For the majority of U.S. college students today, protecting free speech rights is an important concern, a new report by College Pulse has revealed.

53 percent of college students favor protecting free speech rights, while 64 percent back promoting an inclusive and welcoming society. Support for protecting free speech over inclusivity varies between different genders, with 71 percent of college men supporting the idea, while only 41 percent of college women said the same.

The support for inclusivity over free speech was mostly found among women and Black college students, with six in 10 women and black college students supporting the view that promoting an inclusive society that welcomes diverse groups is more important.

For Hispanic students, the number drops to 49 percent, while for white students, it dips even further to 42 percent.

More than 4,407 full-time college students enrolled in four-year degree programs in December 2018 participated in the College Pulse survey, supported by the John S. and James L. Knight Foundation. The students were asked a series of questions on a mobile app and web portal.

When it comes to protecting hate speech under the First Amendment, nearly 58 percent of students, mostly college men, agreed, while 41 percent disagreed.
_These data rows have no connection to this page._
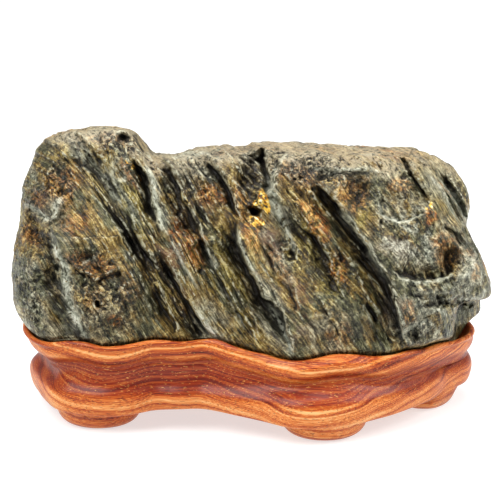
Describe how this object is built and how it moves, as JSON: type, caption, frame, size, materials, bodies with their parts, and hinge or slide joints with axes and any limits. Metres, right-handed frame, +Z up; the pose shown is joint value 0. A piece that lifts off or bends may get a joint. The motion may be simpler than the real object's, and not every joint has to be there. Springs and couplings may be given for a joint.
{
  "type": "scholars rock on a carved wooden stand",
  "caption": "Natural stone with a raised knob, a flat top and slanting clefts, resting in the fitted seat of a low carved hardwood stand on rounded feet.",
  "frame": {"origin": "on the floor, under the middle of the bounding box", "axes": "+X along the rock's length, towards its beak; -Y towards the viewer, the side with the clefts; +Z up"},
  "size_m": [0.2631, 0.1303, 0.156],
  "materials": {
    "stone": "oiled natural river stone, satin",
    "wood": "reddish brown hardwood, satin varnish"
  },
  "bodies": {
    "root": {"rock": "stone", "stand": "wood"}
  },
  "joints": []
}
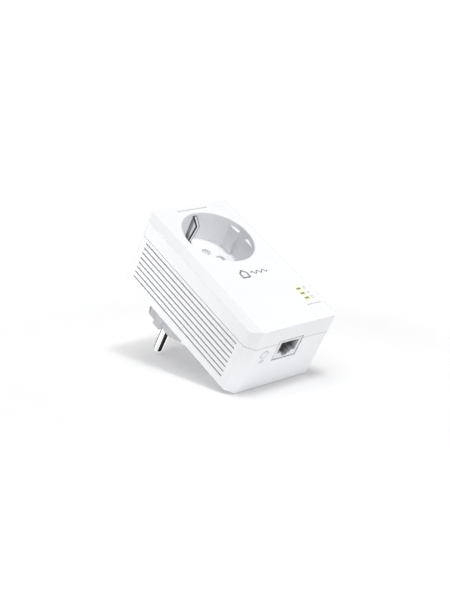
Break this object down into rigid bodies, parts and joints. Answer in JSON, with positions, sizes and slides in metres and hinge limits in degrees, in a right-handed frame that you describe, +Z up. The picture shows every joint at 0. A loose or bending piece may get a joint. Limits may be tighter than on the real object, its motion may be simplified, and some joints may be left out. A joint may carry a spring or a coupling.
{
  "type": "powerline adapter",
  "caption": "Wall-plug network adapter with a pass-through earthed socket in front, a network jack and a pair button below, side vents and signal lights.",
  "frame": {"origin": "on the plug axis, in the plane of the rear face that rests against the wall socket", "axes": "+Z up, +X to the right seen from the front, front face towards -Y, plug pins towards +Y"},
  "size_m": [0.0582, 0.0772, 0.0937],
  "materials": {
    "white_shell": "fine satin moulded",
    "plug_plastic": "satin moulded",
    "nickel_pin": "polished nickel plate",
    "spring_steel": "rolled spring strip",
    "brass_inner": "stamped",
    "grey_insulator": "moulded",
    "shutter_plastic": "moulded",
    "zinc_screw": "zinc plated",
    "board_green": "solder mask",
    "black_insulator": "moulded",
    "port_plastic": "satin moulded",
    "gold_contact": "gold flash",
    "button_plastic": "satin moulded",
    "clear_window": "frosted clear moulding",
    "diode_lens": "clear epoxy",
    "chip_black": "epoxy package",
    "heat_sink": "extruded",
    "can_metal": "drawn can",
    "ferrite": "sintered ferrite",
    "capacitor_sleeve": "shrink sleeve",
    "capacitor_case": "potted case",
    "fuse_body": "ceramic tube",
    "varistor_coat": "dipped coat",
    "wire_insulation": "flexible insulation",
    "label_film": "matt film, blank"
  },
  "bodies": {
    "case": {"board_link": "black_insulator", "bridge_rectifier": "chip_black", "bulk_capacitors": "capacitor_sleeve", "busbar_live": "brass_inner", "busbar_neutral": "brass_inner", "case_screws": "zinc_screw", "contact_carrier": "grey_insulator", "coupling_transformer": "ferrite", "crystal": "can_metal", "earth_rivet": "brass_inner", "earth_sleeve": "brass_inner", "ethernet_magnetics": "chip_black", "front_cover": "white_shell", "fuse": "fuse_body", "heat_sink": "heat_sink", "indicator_diodes": "diode_lens", "jack_body": "port_plastic", "jack_contacts": "gold_contact", "jack_shield": "spring_steel", "light_pipe": "clear_window", "main_board": "board_green", "mains_choke": "ferrite", "mains_wires": "wire_insulation", "memory_chip": "chip_black", "modem_chip": "chip_black", "pair_switch_body": "black_insulator", "plug_base": "plug_plastic", "plug_earth_strap": "spring_steel", "plug_pin_live": "nickel_pin", "plug_pin_neutral": "nickel_pin", "power_board": "board_green", "power_transformer": "ferrite", "rating_label": "label_film", "rear_housing": "white_shell", "shutter_spring": "spring_steel", "socket_contact_live": "brass_inner", "socket_contact_neutral": "brass_inner", "socket_earth_clips": "spring_steel", "socket_screws": "zinc_screw", "varistor": "varistor_coat", "x_capacitor": "capacitor_case"},
    "shutter": {"shutter": "shutter_plastic"},
    "pair_button": {"pair_button": "button_plastic", "pair_switch_plunger": "button_plastic"}
  },
  "joints": [
    {"name": "shutter_slide", "type": "slide", "parent": "case", "child": "shutter", "axis": [0, 0, 1], "range_m": [0, 0.0059], "stiffness_N_per_m": 80, "springref_m": -0.003, "deforming": ["shutter_spring"]},
    {"name": "pair_button_press", "type": "slide", "parent": "case", "child": "pair_button", "axis": [0, 0, 1], "range_m": [0, 0.0005], "stiffness_N_per_m": 1200, "springref_m": -0.0004}
  ]
}
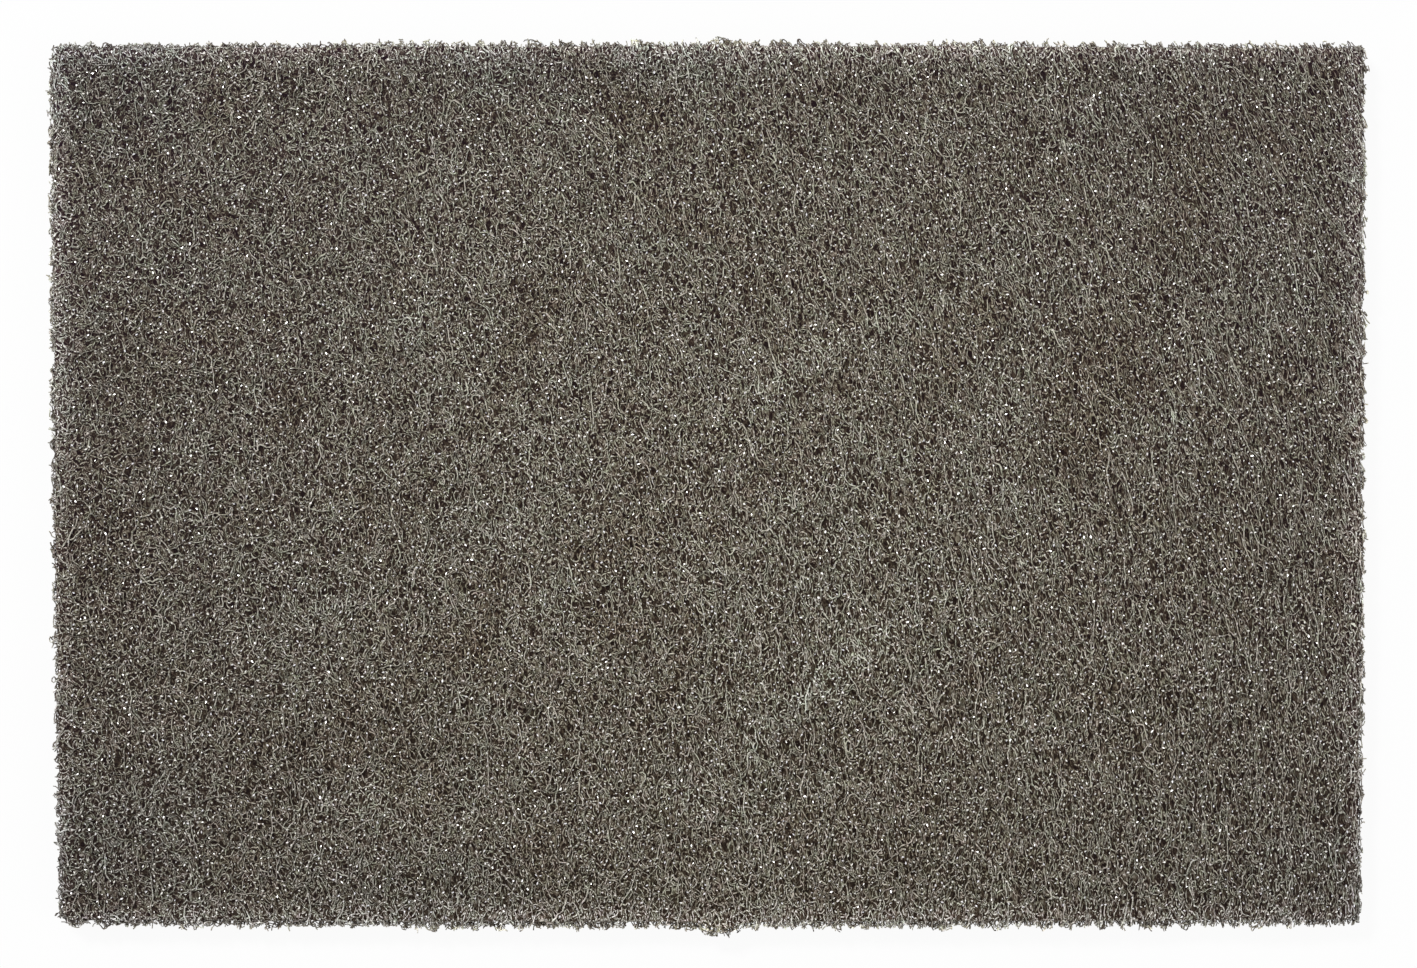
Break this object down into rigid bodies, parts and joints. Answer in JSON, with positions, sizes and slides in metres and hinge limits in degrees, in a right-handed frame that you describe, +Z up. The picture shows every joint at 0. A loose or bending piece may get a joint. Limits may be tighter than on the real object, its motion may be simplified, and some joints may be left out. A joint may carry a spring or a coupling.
{
  "type": "non-woven abrasive pad",
  "caption": "Flat rectangular hand pad of lofty fibre web coated with abrasive resin, die-cut with small rounded corners.",
  "frame": {"origin": "on the surface the pad lies on, under the middle of the pad", "axes": "+X along the pad's length, +Y across its width towards the top of the picture, +Z up through its thickness"},
  "size_m": [0.2288, 0.1555, 0.008],
  "materials": {
    "abrasive_web": "dull olive grey resin-coated nylon fibre, open web, with small bright abrasive grains"
  },
  "bodies": {
    "root": {"abrasive_web": "abrasive_web"}
  },
  "joints": []
}
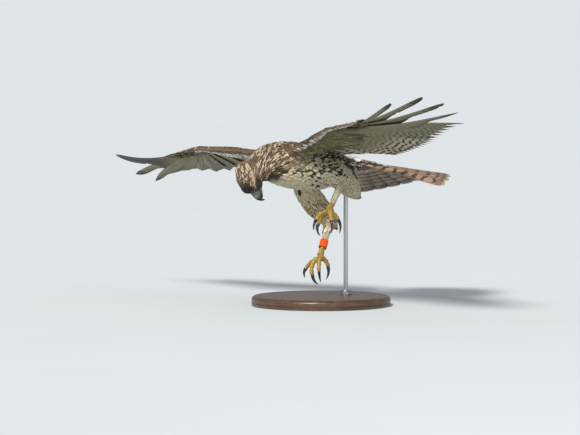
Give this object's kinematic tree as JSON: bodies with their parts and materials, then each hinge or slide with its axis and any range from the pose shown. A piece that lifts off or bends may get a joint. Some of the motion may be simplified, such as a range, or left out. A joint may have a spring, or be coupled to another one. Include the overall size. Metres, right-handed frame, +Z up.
{
  "type": "red-tailed hawk flight display model",
  "caption": "Life-size red-tailed hawk in flight, wings spread, tail fanned, legs down, one leg banded, held over a round base by a single rod.",
  "frame": {"origin": "centre of the stand base's bottom face, on the floor", "axes": "+Z up; the bird flies towards -X with its left side towards -Y, banked 10 degrees about a level line 32 degrees clockwise of +X"},
  "size_m": [0.4749, 1.1614, 0.443],
  "materials": {
    "streaked_feather": "brown and buff streaked head and neck feathers",
    "buff_feather": "pale buff body feathers with dark streaks",
    "wing_feather": "barred grey-brown flight feathers, brown above",
    "tail_feather": "rufous and grey-brown tail feathers with dark bars",
    "yellow_scale": "yellow scaled skin",
    "cere": "waxy greenish skin",
    "bill_horn": "grey horn, black at the tip",
    "claw_horn": "black horn",
    "eye": "glossy brown eye",
    "leg_band": "plain orange band",
    "stand_wood": "dark satin wood",
    "stand_steel": "satin steel"
  },
  "bodies": {
    "root": {"hawk_trunk": "buff_feather", "hawk_neck": "streaked_feather", "hawk_head": "streaked_feather", "hawk_eye_left": "eye", "hawk_eye_right": "eye", "hawk_cere": "cere", "hawk_bill_upper": "bill_horn", "hawk_bill_lower": "bill_horn", "hawk_wing_left": "wing_feather", "hawk_wing_right": "wing_feather", "hawk_tail": "tail_feather", "hawk_thigh_left": "buff_feather", "hawk_thigh_right": "buff_feather", "hawk_tarsus_left": "yellow_scale", "hawk_tarsus_right": "yellow_scale", "hawk_foot_left": "yellow_scale", "hawk_foot_right": "yellow_scale", "hawk_leg_band": "leg_band", "stand_base": "stand_wood", "stand_rod": "stand_steel", "stand_collar": "stand_steel", "hawk_claw_hallux_left": "claw_horn", "hawk_claw_inner_left": "claw_horn", "hawk_claw_middle_left": "claw_horn", "hawk_claw_outer_left": "claw_horn", "hawk_claw_hallux_right": "claw_horn", "hawk_claw_inner_right": "claw_horn", "hawk_claw_middle_right": "claw_horn", "hawk_claw_outer_right": "claw_horn"}
  },
  "joints": []
}
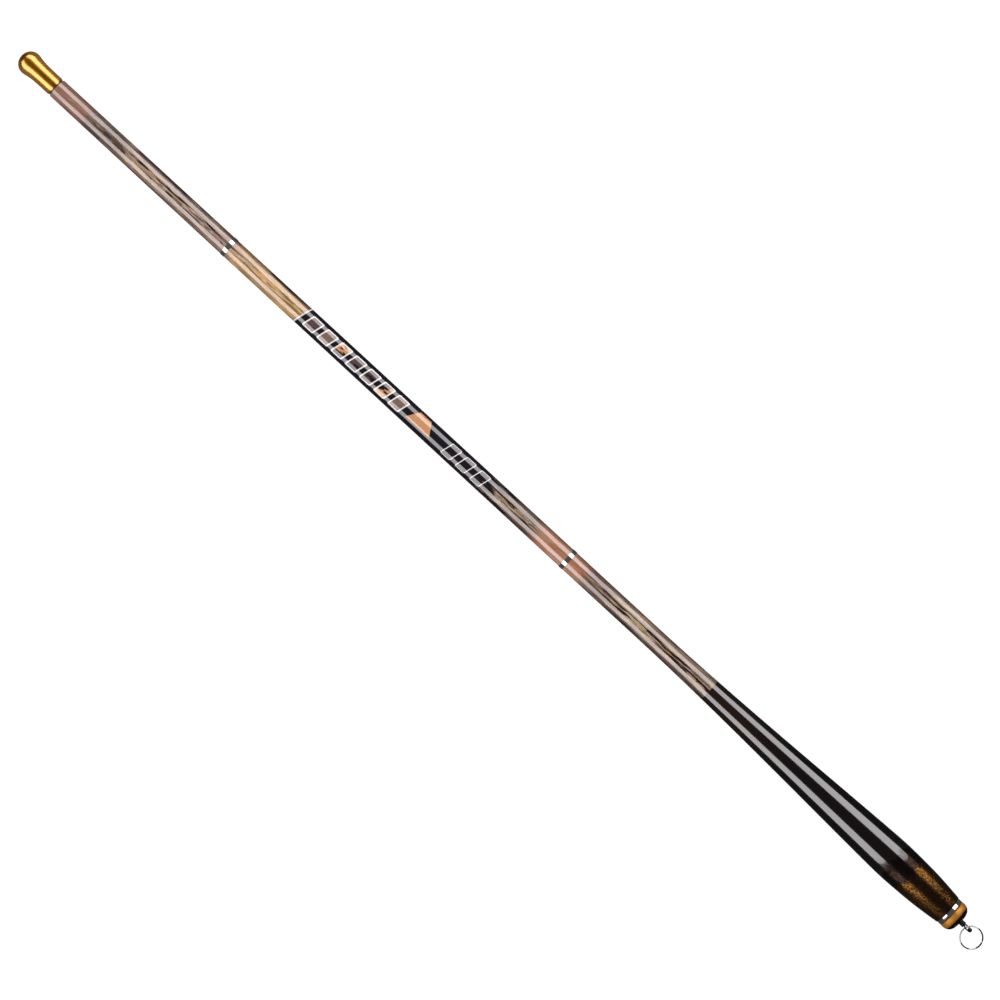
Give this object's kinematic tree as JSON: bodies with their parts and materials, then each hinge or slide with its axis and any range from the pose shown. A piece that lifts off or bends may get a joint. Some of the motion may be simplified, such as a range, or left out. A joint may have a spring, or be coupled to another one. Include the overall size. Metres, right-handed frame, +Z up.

The disagreement is even higher among college women and black college students with 53 percent and 51 percent respectively opposed to making hate speech protected by the First Amendment.

“There is a new class of students on college campuses, increasingly varied in background and ideology, who are grappling with the reach and limits of free speech and what it means in the 21st century,” Sam Gill, Knight Foundation vice president for learning and communities, said.

“Studying their views is key to understanding the impact that they may have on rights that are fundamental to our democracy.”

However, 68 percent of the college students agree that due to hostile campus climates, most students don’t express their true opinions because their classmates might find them offensive.

Trust in media also continues to fall, with 45 percent of respondents having lost confidence in the media to report the news accurately. 14 percent said they do not trust the media at all.

“This study allowed us to meet students where they are, engaging them on a digital survey and analytics platform, that allowed them to answer questions freely, without the pressure of an interviewer,” Terren Klein, CEO of College Pulse, said.

“Our unique approach can help our nation’s political, academic, and business leaders gain access to reliable, real-time insights into the shifting attitudes of today’s young people,” Klein added.